Please write out the material below exactly as given.

§ **Data**
+++++
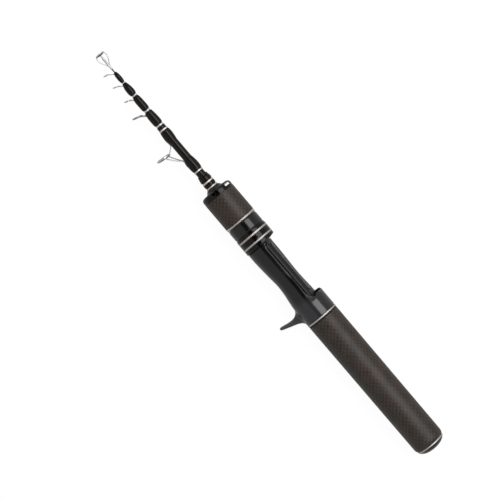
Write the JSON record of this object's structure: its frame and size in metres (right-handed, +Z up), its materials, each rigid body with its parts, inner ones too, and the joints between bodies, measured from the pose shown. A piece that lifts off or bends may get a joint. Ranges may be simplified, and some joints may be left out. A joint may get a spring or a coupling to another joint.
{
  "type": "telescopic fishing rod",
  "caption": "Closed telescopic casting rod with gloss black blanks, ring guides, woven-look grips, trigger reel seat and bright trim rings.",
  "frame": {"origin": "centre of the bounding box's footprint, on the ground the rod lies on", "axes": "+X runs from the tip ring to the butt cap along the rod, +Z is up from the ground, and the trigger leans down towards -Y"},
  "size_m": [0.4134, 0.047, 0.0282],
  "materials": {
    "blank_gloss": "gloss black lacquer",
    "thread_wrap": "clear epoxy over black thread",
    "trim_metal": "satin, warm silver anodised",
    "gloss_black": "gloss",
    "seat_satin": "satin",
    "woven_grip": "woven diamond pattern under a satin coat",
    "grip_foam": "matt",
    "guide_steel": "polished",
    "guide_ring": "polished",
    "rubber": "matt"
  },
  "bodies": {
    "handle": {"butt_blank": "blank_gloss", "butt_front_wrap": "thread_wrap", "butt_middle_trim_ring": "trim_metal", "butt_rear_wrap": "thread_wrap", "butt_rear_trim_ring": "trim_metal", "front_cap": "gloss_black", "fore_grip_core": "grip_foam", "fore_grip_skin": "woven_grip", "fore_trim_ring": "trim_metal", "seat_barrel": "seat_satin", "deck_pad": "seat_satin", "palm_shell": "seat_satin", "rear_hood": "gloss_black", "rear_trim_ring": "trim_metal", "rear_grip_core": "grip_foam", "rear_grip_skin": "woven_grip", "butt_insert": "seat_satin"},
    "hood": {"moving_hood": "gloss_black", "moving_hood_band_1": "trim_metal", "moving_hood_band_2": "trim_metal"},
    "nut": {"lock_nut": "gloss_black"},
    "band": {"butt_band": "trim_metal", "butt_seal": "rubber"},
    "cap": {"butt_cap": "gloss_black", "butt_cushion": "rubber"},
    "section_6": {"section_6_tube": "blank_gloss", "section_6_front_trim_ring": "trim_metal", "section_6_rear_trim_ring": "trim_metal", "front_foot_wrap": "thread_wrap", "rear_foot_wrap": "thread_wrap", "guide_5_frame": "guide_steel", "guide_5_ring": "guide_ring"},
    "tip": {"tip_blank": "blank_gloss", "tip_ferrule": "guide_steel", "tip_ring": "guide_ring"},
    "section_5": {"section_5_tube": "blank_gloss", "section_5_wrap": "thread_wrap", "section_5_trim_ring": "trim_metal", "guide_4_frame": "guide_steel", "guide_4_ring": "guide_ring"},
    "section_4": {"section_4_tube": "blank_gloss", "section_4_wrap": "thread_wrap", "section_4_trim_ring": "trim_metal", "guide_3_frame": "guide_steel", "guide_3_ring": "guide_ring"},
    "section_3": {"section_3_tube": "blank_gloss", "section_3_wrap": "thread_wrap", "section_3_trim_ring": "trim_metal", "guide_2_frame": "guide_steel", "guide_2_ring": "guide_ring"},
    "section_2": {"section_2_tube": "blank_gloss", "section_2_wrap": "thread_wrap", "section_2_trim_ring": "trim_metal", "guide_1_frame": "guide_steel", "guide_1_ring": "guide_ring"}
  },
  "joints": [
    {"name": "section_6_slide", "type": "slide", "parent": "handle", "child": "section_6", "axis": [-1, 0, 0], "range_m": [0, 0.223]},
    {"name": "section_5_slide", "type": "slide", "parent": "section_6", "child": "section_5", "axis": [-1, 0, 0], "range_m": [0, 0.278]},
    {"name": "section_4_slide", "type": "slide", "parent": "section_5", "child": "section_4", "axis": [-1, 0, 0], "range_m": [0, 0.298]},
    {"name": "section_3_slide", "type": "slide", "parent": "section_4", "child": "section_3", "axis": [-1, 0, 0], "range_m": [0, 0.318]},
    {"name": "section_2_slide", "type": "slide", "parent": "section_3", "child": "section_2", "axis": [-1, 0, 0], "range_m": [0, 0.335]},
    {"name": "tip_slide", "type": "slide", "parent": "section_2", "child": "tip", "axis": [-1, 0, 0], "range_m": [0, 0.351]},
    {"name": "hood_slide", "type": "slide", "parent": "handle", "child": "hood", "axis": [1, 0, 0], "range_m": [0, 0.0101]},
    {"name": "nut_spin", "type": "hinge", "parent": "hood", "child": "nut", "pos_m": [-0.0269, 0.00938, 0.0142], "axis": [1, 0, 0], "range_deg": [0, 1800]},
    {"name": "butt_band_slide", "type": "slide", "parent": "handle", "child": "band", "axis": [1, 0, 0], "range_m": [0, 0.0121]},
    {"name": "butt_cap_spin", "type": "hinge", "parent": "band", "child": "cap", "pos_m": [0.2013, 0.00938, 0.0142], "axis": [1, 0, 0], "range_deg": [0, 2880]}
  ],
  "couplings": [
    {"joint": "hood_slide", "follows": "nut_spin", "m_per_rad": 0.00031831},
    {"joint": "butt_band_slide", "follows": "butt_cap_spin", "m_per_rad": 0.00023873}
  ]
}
+++++
§ **Solution to this problem**
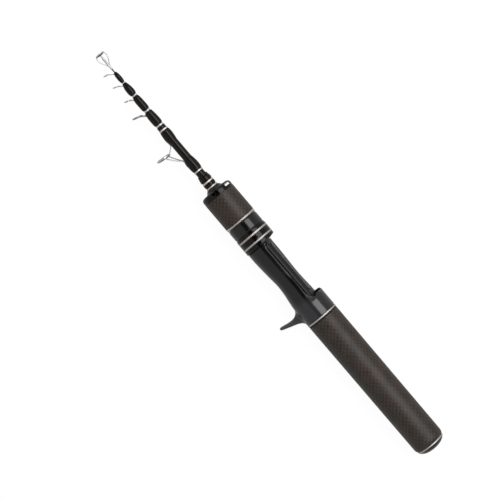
Write the JSON record of this object's structure: its frame and size in metres (right-handed, +Z up), its materials, each rigid body with its parts, inner ones too, and the joints between bodies, measured from the pose shown. A piece that lifts off or bends may get a joint. Ranges may be simplified, and some joints may be left out. A joint may get a spring or a coupling to another joint.
{
  "type": "telescopic fishing rod",
  "caption": "Closed telescopic casting rod with gloss black blanks, ring guides, woven-look grips, trigger reel seat and bright trim rings.",
  "frame": {"origin": "centre of the bounding box's footprint, on the ground the rod lies on", "axes": "+X runs from the tip ring to the butt cap along the rod, +Z is up from the ground, and the trigger leans down towards -Y"},
  "size_m": [0.4134, 0.047, 0.0282],
  "materials": {
    "blank_gloss": "gloss black lacquer",
    "thread_wrap": "clear epoxy over black thread",
    "trim_metal": "satin, warm silver anodised",
    "gloss_black": "gloss",
    "seat_satin": "satin",
    "woven_grip": "woven diamond pattern under a satin coat",
    "grip_foam": "matt",
    "guide_steel": "polished",
    "guide_ring": "polished",
    "rubber": "matt"
  },
  "bodies": {
    "handle": {"butt_blank": "blank_gloss", "butt_front_wrap": "thread_wrap", "butt_middle_trim_ring": "trim_metal", "butt_rear_wrap": "thread_wrap", "butt_rear_trim_ring": "trim_metal", "front_cap": "gloss_black", "fore_grip_core": "grip_foam", "fore_grip_skin": "woven_grip", "fore_trim_ring": "trim_metal", "seat_barrel": "seat_satin", "deck_pad": "seat_satin", "palm_shell": "seat_satin", "rear_hood": "gloss_black", "rear_trim_ring": "trim_metal", "rear_grip_core": "grip_foam", "rear_grip_skin": "woven_grip", "butt_insert": "seat_satin"},
    "hood": {"moving_hood": "gloss_black", "moving_hood_band_1": "trim_metal", "moving_hood_band_2": "trim_metal"},
    "nut": {"lock_nut": "gloss_black"},
    "band": {"butt_band": "trim_metal", "butt_seal": "rubber"},
    "cap": {"butt_cap": "gloss_black", "butt_cushion": "rubber"},
    "section_6": {"section_6_tube": "blank_gloss", "section_6_front_trim_ring": "trim_metal", "section_6_rear_trim_ring": "trim_metal", "front_foot_wrap": "thread_wrap", "rear_foot_wrap": "thread_wrap", "guide_5_frame": "guide_steel", "guide_5_ring": "guide_ring"},
    "tip": {"tip_blank": "blank_gloss", "tip_ferrule": "guide_steel", "tip_ring": "guide_ring"},
    "section_5": {"section_5_tube": "blank_gloss", "section_5_wrap": "thread_wrap", "section_5_trim_ring": "trim_metal", "guide_4_frame": "guide_steel", "guide_4_ring": "guide_ring"},
    "section_4": {"section_4_tube": "blank_gloss", "section_4_wrap": "thread_wrap", "section_4_trim_ring": "trim_metal", "guide_3_frame": "guide_steel", "guide_3_ring": "guide_ring"},
    "section_3": {"section_3_tube": "blank_gloss", "section_3_wrap": "thread_wrap", "section_3_trim_ring": "trim_metal", "guide_2_frame": "guide_steel", "guide_2_ring": "guide_ring"},
    "section_2": {"section_2_tube": "blank_gloss", "section_2_wrap": "thread_wrap", "section_2_trim_ring": "trim_metal", "guide_1_frame": "guide_steel", "guide_1_ring": "guide_ring"}
  },
  "joints": [
    {"name": "section_6_slide", "type": "slide", "parent": "handle", "child": "section_6", "axis": [-1, 0, 0], "range_m": [0, 0.223]},
    {"name": "section_5_slide", "type": "slide", "parent": "section_6", "child": "section_5", "axis": [-1, 0, 0], "range_m": [0, 0.278]},
    {"name": "section_4_slide", "type": "slide", "parent": "section_5", "child": "section_4", "axis": [-1, 0, 0], "range_m": [0, 0.298]},
    {"name": "section_3_slide", "type": "slide", "parent": "section_4", "child": "section_3", "axis": [-1, 0, 0], "range_m": [0, 0.318]},
    {"name": "section_2_slide", "type": "slide", "parent": "section_3", "child": "section_2", "axis": [-1, 0, 0], "range_m": [0, 0.335]},
    {"name": "tip_slide", "type": "slide", "parent": "section_2", "child": "tip", "axis": [-1, 0, 0], "range_m": [0, 0.351]},
    {"name": "hood_slide", "type": "slide", "parent": "handle", "child": "hood", "axis": [1, 0, 0], "range_m": [0, 0.0101]},
    {"name": "nut_spin", "type": "hinge", "parent": "hood", "child": "nut", "pos_m": [-0.0269, 0.00938, 0.0142], "axis": [1, 0, 0], "range_deg": [0, 1800]},
    {"name": "butt_band_slide", "type": "slide", "parent": "handle", "child": "band", "axis": [1, 0, 0], "range_m": [0, 0.0121]},
    {"name": "butt_cap_spin", "type": "hinge", "parent": "band", "child": "cap", "pos_m": [0.2013, 0.00938, 0.0142], "axis": [1, 0, 0], "range_deg": [0, 2880]}
  ],
  "couplings": [
    {"joint": "hood_slide", "follows": "nut_spin", "m_per_rad": 0.00031831},
    {"joint": "butt_band_slide", "follows": "butt_cap_spin", "m_per_rad": 0.00023873}
  ]
}